DNA on Stamp Leads to Arrest of Ex-County Supervisor in Santa Clara

Typically, we hear about DNA-related evidence in cases of rape or other such crimes.  Rarely is DNA evidence used in cases of fraud.  But, this is exactly what happened when George Shirakawa, Jr. (ex-Santa Clara County Supervisor) sent illegal campaign mailers to unsuspecting citizens of Santa Clara County in 2010. At that time, the City Council race was tight and the mailers that were sent connected former candidate Magdalena Carrasco with the Vietnamese government – and suggested that she was a communist.

Shirakawa was charged with impersonating a City Council candidate (CA Penal Code §528-§539), which could land him with a maximum $10,000 fine, one year in state prison, or both.  It was dirty politics at its worst.  A tight race was tipped in favor of Xavier Campos, a former aide of Shirakawa through the use of these mailers, which depicted Carrasco as not only a proponent of communism, but as proud of this fact.  The end result? Carrasco went from being in second place to Campos (by a mere 20 votes) to losing a runoff by 400 votes.  When the incident occurred, Carrasco complained, but her concerns were dismissed.
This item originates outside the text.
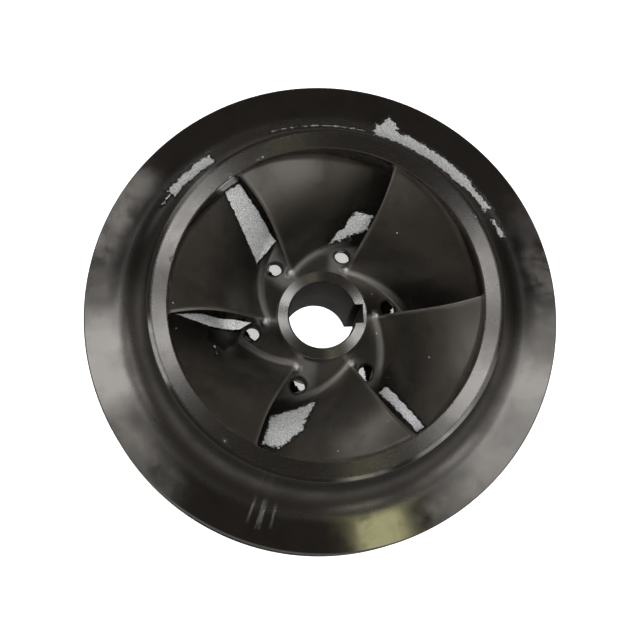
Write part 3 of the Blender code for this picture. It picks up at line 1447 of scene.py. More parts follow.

The matter would have ended there if Shirakawa hadn’t been arrested earlier this year on other charges (stolen campaign donations in excess of $100,000 and the theft of public monies – all to fuel his gambling addiction).  Police took DNA from Shirakawa during his arrest on these charges and were then able to match it to at least one postage stamp used to mail the 2010 flyers.  Needless to say, Carrasco has been vindicated, at least as far as her reputation goes.  Yet, it’s an empty victory, as the election results cannot be overturned nor the election re-lived.

Refinement of Plea Bargain Agreement in California Supreme Court

Usually, plea bargaining is the purview of prosecutors in criminal cases, but recently the California Supreme Court has unanimously determined that judges may inform defendants of their possible sentence if they plead guilty to the charges against them.  This dangerous precedent has caused quite a stir in the state and has  completely re-defined the roles of judges and attorneys.  A balance is meant to exist between the court’s representative, the judge, and the attorneys dealing with the case.  Normally, judges are meant to be impartial, upholding the law that already exists – not creating new laws or acting as lawyers do.

The case that set fire to this new debate over whether judicial plea-bargaining (which would be crossing the line) is the same as informing criminal defendants of their “indicated sentence” involved a man named Wesley Clancey, who was arrested n 2010 for forging checks more than $123,000  in Santa Clara County.  Because Clancey had already been convicted in the past of a felony, the prosecutor in the case argued for an 8-9 year prison term.  However, Judge Rene Navarro told Clancey something entirely different – that he planned to give him 5 years instead of 8-9 because the conviction was more than 10 years old.  In the end, Clancey got the 5 years, partly because he pleaded no contest to the charges as per Judge Navarro’s comments (see People vs. Clancey, S200158).

While some see this incredible change as positive, allowing the court to spend less time on particular cases in which the defendant admits guilt, other see this as an overwhelming blow to the legitimacy of prosecutorial power and authority.  The truth of the matter is, however, that prosecutors are often overzealous in their sentencing requests.  And judges?  Well, let’s just say that they are likely to have a great deal more experience and knowledge than the average prosecutor.  Now, when it seems that the prosecution is being unreasonable, a California judge can adjust and control for this factor, making the judicial process run more smoothly and saving the tax payers of the state the money for unnecessary trials.